Should be an interesting day, tomorrow.  I will let y’all know how it goes. 

Daily Wrinkle

“Yet it is in our idleness, in our dreams, that the submerged truth sometimes comes to the top.”

~Virginia Woolf, 1882-1941

Beauty vs. Brains

I don’t remember how it first came up this weekend–but Hannah Rose got asked which was more important:  being beautiful or being smart.  She was certain, “Beautiful.” 

She’s four years old.  Only four. 

Even so, she’s bought into one of the biggest myths out there.  We’ve talked about it several times with her since, and we tell her being smart is more important than being beautiful.  We’ve told her how being smart actually makes you more beautiful.  Still she insists that beauty is where it’s at.

I wonder how much of this message she’s gotten from the media and Disney.  I target Disney specifically because she’s so into Disney Princesses and Tinkerbell.  Disney heroines are always beautiful and usually it is their beauty, not their brains, that are highlighted.  Granted, in the movie Mulan you do see a heroine that is more than just beautiful. 

To be fair, I also have to ask: how much of this message has she somehow gotten from us?

In talking to her about this, at one point I started to say how her beauty would one day go away–but then I thought that’s not the message I want to send her.  I don’t want her getting worried about getting older because she would be “less” beautiful.  That and I saw faces of numerous beautiful older women pop in head.  (I think in images, not words….so my brain on that one was bypassing the translation process).  Furthermore, I know that no matter how old she is, she will always be beautiful to me.  Why?  She’s Hannah Rose and I love her.  So I told her I said that wrong.  I told her that her beauty would not go away, but that as she grew her beauty would change.  Which is definitely more than spin–it’s more of a truth that beauty changes than it goes away. 

Still, I’m concerned.  I know there are adults who believe beauty to be more important than brains.  I’m not concerned because Hannah Rose believes something different than I do.  I’m concerned because I know how much damage that particular belief can cause.  I don’t want her to grow up and pursue this illusive idea of beauty at the cost of everything–including and especially her health. 

I want her to know that she is beautiful, but also smart, funny, charming, generous, and loving.  I want her to know that being beautiful is something that truly comes from the inside.  I’ve seen the most gorgeous people on the planet turn into the most unattractive in a moment because of their personalities and what lies within.  I’ve seen it work the other way around, as well.

I want these things for her–and I’m unsure of how to give them to her.  We tell her she is pretty and beautiful, because every little girl needs to hear that growing up.  And she is.  We tell her she is smart, and she is.  I think it’s just going to take some time…time telling her about how being smart is more important than being beautiful and time to find examples of this that she can relate to.  Perhaps maybe even finding a book about it.  (And if I can’t find one-writing one!)

MY Family

Hannah Rose tells me often that she is so glad that I’m part of her family now.

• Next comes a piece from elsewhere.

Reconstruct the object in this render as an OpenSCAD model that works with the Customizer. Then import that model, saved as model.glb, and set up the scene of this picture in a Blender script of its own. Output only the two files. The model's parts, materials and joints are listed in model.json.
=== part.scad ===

However, when I say I love my family–she insists it’s not my family, it’s HER family.  Tried explaining to her that her family and my family are the same.  She refuses.  No.  “It’s MY family,” is her reply! 

~sigh~  Perhaps Xaxu really is her brother as she says…after all, this is something he would say!  (Cause everything belongs to Xaxu, including us–just ask him!)

Stickers for Love

Hannah Rose was passing out stickers last night.  Chris thought he’d be funny and asked if he got his sticker for going potty by himself (Hannah Rose recently had a chart where she got stickers for going potty by herself).  She said no!  Thought he was silly and told us we got stickers for falling in love with each other.

Daily Wrinkle

“Every actual State is corrupt. Good men must not obey laws too well.”